Осенью 1962 года тело «Отца народов» было вынесено из Мавзолея, и простакам казалось, что у Кремлёвской стены навеки зарыт и сталинизм как антиленинская идеология. Но вскоре обнаружились признаки её жизнеспособности: она была нужна и не могла быть устранена из общественнополитической жизни страны без того, чтобы до этого была ликвидирована бюрократия, для которой сталинская идеология является питательной средой, жирной кормушкой и необходимым условием существования: жизнь течёт по своим законам и не слушается ни приказов, ни призывов. Тело Джугашвили вынесли из Мавзолея, но его дух прочно засел в сознании миллионов советских людей, имевших какую-то власть. Однако для того, чтобы это понять простакам и прежде всего самому Хрущёву, понадобилось несколько лет.
Вот в эти месяцы беспочвенных надежд и неоправданных восторгов Босняцкий и его приятели и сказали много пылких слов о моей повести. Конечно, они тут же подтвердили, что пока что она не может быть напечатана. Но для меня было важно не это: я убедился в том, что мой материал интересен по существу и написан в достаточно качественной форме, чтобы зажигать души. Иными словами — я на правильном пути.

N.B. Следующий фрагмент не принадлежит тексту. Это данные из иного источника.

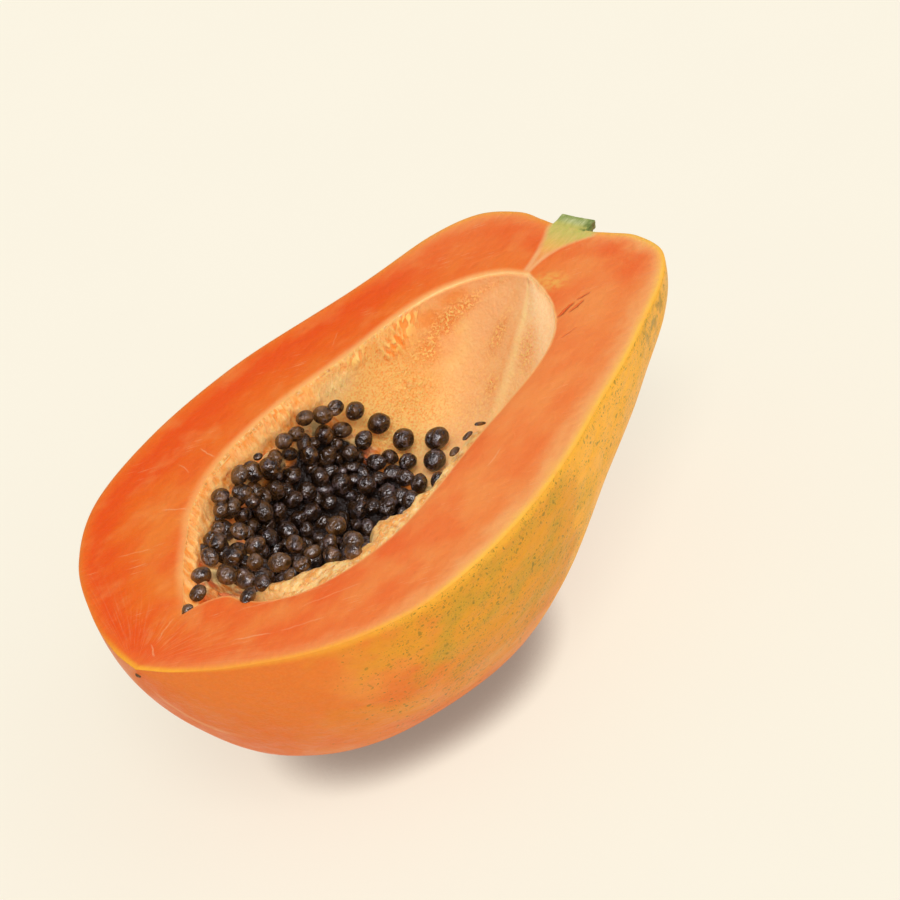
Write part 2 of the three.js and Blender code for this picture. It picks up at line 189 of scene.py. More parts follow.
def lattice_noise(points, size, seed=0):
    """Value noise from -1 to 1: random numbers on a lattice of that cell size, mixed smoothly."""
    place = np.asarray(points, float) / size + NOISE_SHIFT + seed * NOISE_SEED_SHIFT
    cell = np.floor(place)
    t = place - cell
    t = t * t * (3 - 2 * t)
    cell = cell.astype(np.uint64)
    total = 0
    for corner in np.ndindex(*(2,) * place.shape[-1]):
        key = np.zeros(place.shape[:-1], np.uint64)
        weight = 1
        for axis, side in enumerate(corner):
            key = key + (cell[..., axis] + np.uint64(side)) * HASH_FACTORS[axis]
            weight = weight * (t[..., axis] if side else 1 - t[..., axis])
        key = ((key & HASH_MASK) ^ ((key & HASH_MASK) >> HASH_SHIFT)) * HASH_MIX
        key = ((key & HASH_MASK) ^ ((key & HASH_MASK) >> HASH_SHIFT)) & HASH_MASK
        total = total + weight * (key / float(HASH_MASK) * 2 - 1)
    return total


def rough_noise(points, size, seed, octaves):
    """Lattice noise with finer and weaker noise added to it."""
    total = 0
    for octave in range(octaves):
        total = total + lattice_noise(points, size / 2 ** octave, seed + octave) / 2 ** octave
    return total / (2 - 2 ** (1 - octaves))


# Unevenness of the finer pieces: strength, pitch in millimetres, seed and octaves of its noise.
UNEVEN = {
    "dents": (1, 24, 1, 2), "face_waves": (1, 13, 61, 3),
    "shelf": (1.2, 4.2, 77, 3), "shelf_bits": (1, 1.7, 79, 3),
    "clusters": (0.7, 3, 5, 3), "slant": (1.4, 6, 3, 3),
    "granular": (0.8, 4.5, 9, 3), "grains": (1, 1.2, 21, 2),
    "torn": (0.9, 2.0, 31, 3), "torn_broad": (0.8, 4.6, 37, 3),
    "puffs": (0.4, 4.2, 47, 3), "puff_folds": (0.16, 2.8, 49, 3),
    "swells": (0.14, 3.4, 41, 3), "grit": (0.1, 1.2, 43, 2),
    "pulp": (0.7, 5, 51, 3), "pulp_shade": (0.35, 6, 57, 3),
    "bark": (0.02, 1.1, 83, 3), "wood": (1, 0.8, 87, 3),
}


def uneven(name, points):
    strength, pitch, seed, octaves = UNEVEN[name]
    return strength * rough_noise(points, pitch, seed, octaves)


def even_shares(points, count, spare=4000):
    """Shares of a curve's way that divide its length into equal steps."""
    shares = np.linspace(0, 1, spare)
    steps = np.linalg.norm(np.diff(curve(points, shares), axis=0), axis=1)
    way = np.concatenate([[0], np.cumsum(steps)])
    return np.interp(np.linspace(0, way[-1], count + 1), way, shares)


def in_frame(points):
    """Points in millimetres of the fruit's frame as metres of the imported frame."""
    return np.asarray(points, float) * MM + ORIGIN


# ---- The fruit's surfaces ----

def neck_lean(x):
    return NECK_LEAN["shift"] * bell(x, NECK_LEAN["x"], NECK_LEAN["reach"])


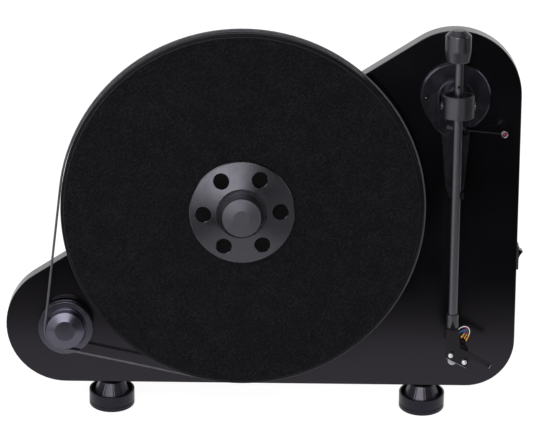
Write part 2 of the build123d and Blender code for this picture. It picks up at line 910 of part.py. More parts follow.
# Pulley: a flanged groove for 33 turns a minute and a plain step, the larger one unused here
groove_n = pulley_gap + pulley_back_flange
front_n = groove_n + pulley_groove
step_n = front_n + pulley_front_flange
nose_n = step_n + pulley_step
shaft_bore = motor_shaft_radius + running_fit
pulley = turned(section(motor_u, motor_v, 0), [
    (shaft_bore, pulley_gap), (pulley_flange_radius, pulley_gap), (pulley_flange_radius, groove_n),
    (pulley_groove_radius, groove_n), (pulley_groove_radius, front_n), (pulley_flange_radius, front_n),
    (pulley_flange_radius, step_n), (pulley_step_radius, step_n), (pulley_step_radius, nose_n),
    (pulley_flat_radius, nose_n + pulley_chamfer), (0, nose_n + pulley_chamfer),
    (0, pulley_gap + motor_shaft_in_pulley), (shaft_bore, pulley_gap + motor_shaft_in_pulley),
])
save(pulley, "pulley")

with BuildPart() as motor_shaft:
    with BuildSketch(facing(motor_u, motor_v, pulley_gap + motor_shaft_in_pulley)):
        Circle(motor_shaft_radius)
    extrude(amount=motor_front + motor_boss - motor_shaft_depth - pulley_gap - motor_shaft_in_pulley)
save(motor_shaft.part, "motor_shaft")

# Belt: one loop round the platter's rim and the pulley's plain step
belt_round_platter = platter_radius + air_gap + belt_radius
belt_round_pulley = pulley_step_radius + air_gap + belt_radius
towards_motor = atan2(motor_v, motor_u)
spread = acos((belt_round_platter - belt_round_pulley) / hypot(motor_u, motor_v))
with BuildPart() as drive_belt:
    with BuildLine(facing(0, 0, belt_n)) as loop:
        rim_first = rim(0, 0, belt_round_platter, towards_motor + spread)
        rim_far = rim(0, 0, belt_round_platter, towards_motor + pi)
        rim_last = rim(0, 0, belt_round_platter, towards_motor - spread)
        step_first = rim(motor_u, motor_v, belt_round_pulley, towards_motor - spread)
        step_far = rim(motor_u, motor_v, belt_round_pulley, towards_motor)
        step_last = rim(motor_u, motor_v, belt_round_pulley, towards_motor + spread)
        platter_arc = ThreePointArc(rim_first, rim_far, rim_last)
        Line(rim_last, step_first)
        ThreePointArc(step_first, step_far, step_last)
        Line(step_last, rim_first)
    with BuildSketch(Plane(origin=platter_arc @ 0, z_dir=platter_arc % 0)):
        Circle(belt_radius)
    sweep(path=loop.line)
belt_length = sum(edge.length for edge in loop.edges())
print("belt: volume over section times length", drive_belt.part.volume / (pi * belt_radius**2 * belt_length))
save(drive_belt.part, "drive_belt")

# Cover over the motor and its electronics, open towards the board
inlet_hole_radius = inlet_nose_radius + running_fit
with BuildPart() as motor_cover:
    with BuildSketch(facing(0, 0, board_back)) as outline:
        with BuildLine():
            ThreePointArc(
                rim(motor_u, motor_v, cover_left_radius, pi / 2),
                rim(motor_u, motor_v, cover_left_radius, pi),
                rim(motor_u, motor_v, cover_left_radius, -pi / 2),
            )
            FilletPolyline(
                rim(motor_u, motor_v, cover_left_radius, -pi / 2),
                (cover_right_u, motor_v - cover_left_radius),
                (cover_right_u, motor_v + cover_left_radius),
                rim(motor_u, motor_v, cover_left_radius, pi / 2),
                radius=cover_corner,
            )
        make_face()
    extrude(amount=-cover_depth)
    fillet(motor_cover.faces().sort_by(Axis(home, out))[0].edges(), cover_edge)
    with BuildSketch(facing(0, 0, board_back)):
        offset(outline.sketch_local, amount=-cover_wall)
    extrude(amount=-cover_depth + cover_wall, mode=Mode.SUBTRACT)
    with BuildSketch(facing(0, 0, board_back)):
        with Locations(*cover_places):
            Circle(cover_post_radius)
    extrude(amount=-cover_depth + cover_wall)
    with BuildSketch(facing(0, 0, board_back)):
        with Locations(*cover_places):
            Circle(screw_radius + running_fit)
        with Locations((inlet_u, inlet_v)):
            Circle(inlet_hole_radius)
    extrude(amount=-cover_depth, mode=Mode.SUBTRACT)
save(motor_cover.part, "motor_cover")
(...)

Тут я должен покаяться в одной слабости.
Я люблю людей потому, что среди них так часто попадаются неожиданные и любопытные фигуры. Секретарем партийной организации ВНИИМИ тогда состоял полковник медслужбы в отставке Семен Иосифович Шавцов. Всю жизнь он проработал в РАБКРИНе и других органах контроля, одно время даже подчинялся Секретариату Берия. Казалось бы, при его эрудиции, уме и ловкости Шавцов должен был бы стать чёрствым чиновником-придирой. Ничуть не бывало! Это был грузный толстяк с типичным еврейским лицом и акцентом добродушного одессита, выпивавший в течение рабочего дня два-три графина воды, а в выходной день дома — до десяти чайников. Семья у него была большая, жена строгая, и вот Шавцов, по прозванию Зеркальный Карп, любимый объект всех острот в институте, экономил на завтраках, и собранные деньги тратил на… изучение старинных православных церквей и икон!